>> START Available data

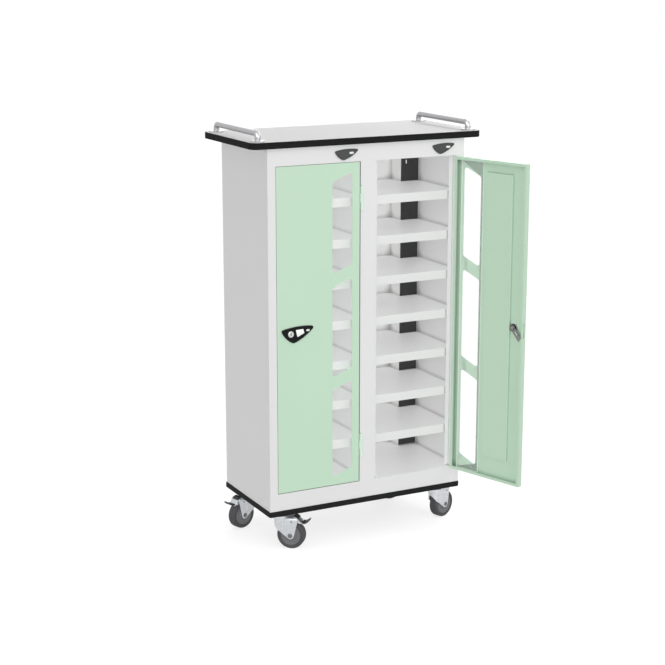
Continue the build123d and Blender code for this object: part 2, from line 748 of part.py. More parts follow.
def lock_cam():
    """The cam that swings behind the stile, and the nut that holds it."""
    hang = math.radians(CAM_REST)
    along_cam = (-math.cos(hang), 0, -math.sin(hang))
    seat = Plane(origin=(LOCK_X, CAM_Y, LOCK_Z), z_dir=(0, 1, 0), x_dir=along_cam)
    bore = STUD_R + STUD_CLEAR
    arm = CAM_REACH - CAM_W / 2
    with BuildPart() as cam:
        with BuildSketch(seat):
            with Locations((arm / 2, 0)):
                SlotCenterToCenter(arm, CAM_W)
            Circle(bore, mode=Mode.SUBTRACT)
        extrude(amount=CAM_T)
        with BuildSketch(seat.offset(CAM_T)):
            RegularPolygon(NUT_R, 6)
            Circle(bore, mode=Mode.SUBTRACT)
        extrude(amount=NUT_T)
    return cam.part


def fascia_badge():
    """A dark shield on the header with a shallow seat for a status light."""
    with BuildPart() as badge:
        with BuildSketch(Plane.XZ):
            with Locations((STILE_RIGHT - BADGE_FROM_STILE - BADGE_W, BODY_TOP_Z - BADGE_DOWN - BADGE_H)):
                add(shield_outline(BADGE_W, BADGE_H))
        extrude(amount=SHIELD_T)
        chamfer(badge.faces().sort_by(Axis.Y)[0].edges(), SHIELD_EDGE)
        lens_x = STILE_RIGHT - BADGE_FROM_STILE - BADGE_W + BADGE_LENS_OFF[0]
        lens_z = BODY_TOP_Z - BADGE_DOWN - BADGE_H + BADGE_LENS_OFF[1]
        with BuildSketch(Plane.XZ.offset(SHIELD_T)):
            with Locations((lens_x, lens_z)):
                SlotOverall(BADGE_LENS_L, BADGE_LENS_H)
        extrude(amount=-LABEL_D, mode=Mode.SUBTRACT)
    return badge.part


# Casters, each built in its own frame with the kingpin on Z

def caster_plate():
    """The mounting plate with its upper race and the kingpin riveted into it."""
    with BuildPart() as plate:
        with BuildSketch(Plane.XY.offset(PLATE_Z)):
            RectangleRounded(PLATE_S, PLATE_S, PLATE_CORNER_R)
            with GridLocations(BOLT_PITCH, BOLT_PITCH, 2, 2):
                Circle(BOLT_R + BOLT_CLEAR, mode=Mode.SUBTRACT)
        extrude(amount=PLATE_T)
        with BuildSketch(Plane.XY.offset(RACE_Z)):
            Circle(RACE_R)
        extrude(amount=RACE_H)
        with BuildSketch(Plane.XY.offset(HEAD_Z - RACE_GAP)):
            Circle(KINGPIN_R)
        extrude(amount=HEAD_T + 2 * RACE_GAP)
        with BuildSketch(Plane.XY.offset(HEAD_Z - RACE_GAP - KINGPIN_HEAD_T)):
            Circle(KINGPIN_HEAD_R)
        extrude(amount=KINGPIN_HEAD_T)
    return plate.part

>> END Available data

* [Problem description] Write each line above out exactly.

* [Complete output]
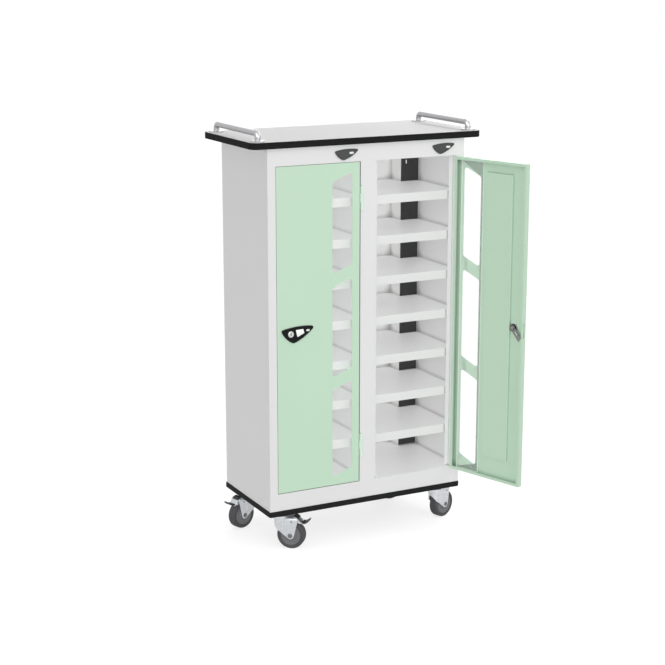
Continue the build123d and Blender code for this object: part 2, from line 748 of part.py. More parts follow.
def lock_cam():
    """The cam that swings behind the stile, and the nut that holds it."""
    hang = math.radians(CAM_REST)
    along_cam = (-math.cos(hang), 0, -math.sin(hang))
    seat = Plane(origin=(LOCK_X, CAM_Y, LOCK_Z), z_dir=(0, 1, 0), x_dir=along_cam)
    bore = STUD_R + STUD_CLEAR
    arm = CAM_REACH - CAM_W / 2
    with BuildPart() as cam:
        with BuildSketch(seat):
            with Locations((arm / 2, 0)):
                SlotCenterToCenter(arm, CAM_W)
            Circle(bore, mode=Mode.SUBTRACT)
        extrude(amount=CAM_T)
        with BuildSketch(seat.offset(CAM_T)):
            RegularPolygon(NUT_R, 6)
            Circle(bore, mode=Mode.SUBTRACT)
        extrude(amount=NUT_T)
    return cam.part


def fascia_badge():
    """A dark shield on the header with a shallow seat for a status light."""
    with BuildPart() as badge:
        with BuildSketch(Plane.XZ):
            with Locations((STILE_RIGHT - BADGE_FROM_STILE - BADGE_W, BODY_TOP_Z - BADGE_DOWN - BADGE_H)):
                add(shield_outline(BADGE_W, BADGE_H))
        extrude(amount=SHIELD_T)
        chamfer(badge.faces().sort_by(Axis.Y)[0].edges(), SHIELD_EDGE)
        lens_x = STILE_RIGHT - BADGE_FROM_STILE - BADGE_W + BADGE_LENS_OFF[0]
        lens_z = BODY_TOP_Z - BADGE_DOWN - BADGE_H + BADGE_LENS_OFF[1]
        with BuildSketch(Plane.XZ.offset(SHIELD_T)):
            with Locations((lens_x, lens_z)):
                SlotOverall(BADGE_LENS_L, BADGE_LENS_H)
        extrude(amount=-LABEL_D, mode=Mode.SUBTRACT)
    return badge.part


# Casters, each built in its own frame with the kingpin on Z

def caster_plate():
    """The mounting plate with its upper race and the kingpin riveted into it."""
    with BuildPart() as plate:
        with BuildSketch(Plane.XY.offset(PLATE_Z)):
            RectangleRounded(PLATE_S, PLATE_S, PLATE_CORNER_R)
            with GridLocations(BOLT_PITCH, BOLT_PITCH, 2, 2):
                Circle(BOLT_R + BOLT_CLEAR, mode=Mode.SUBTRACT)
        extrude(amount=PLATE_T)
        with BuildSketch(Plane.XY.offset(RACE_Z)):
            Circle(RACE_R)
        extrude(amount=RACE_H)
        with BuildSketch(Plane.XY.offset(HEAD_Z - RACE_GAP)):
            Circle(KINGPIN_R)
        extrude(amount=HEAD_T + 2 * RACE_GAP)
        with BuildSketch(Plane.XY.offset(HEAD_Z - RACE_GAP - KINGPIN_HEAD_T)):
            Circle(KINGPIN_HEAD_R)
        extrude(amount=KINGPIN_HEAD_T)
    return plate.part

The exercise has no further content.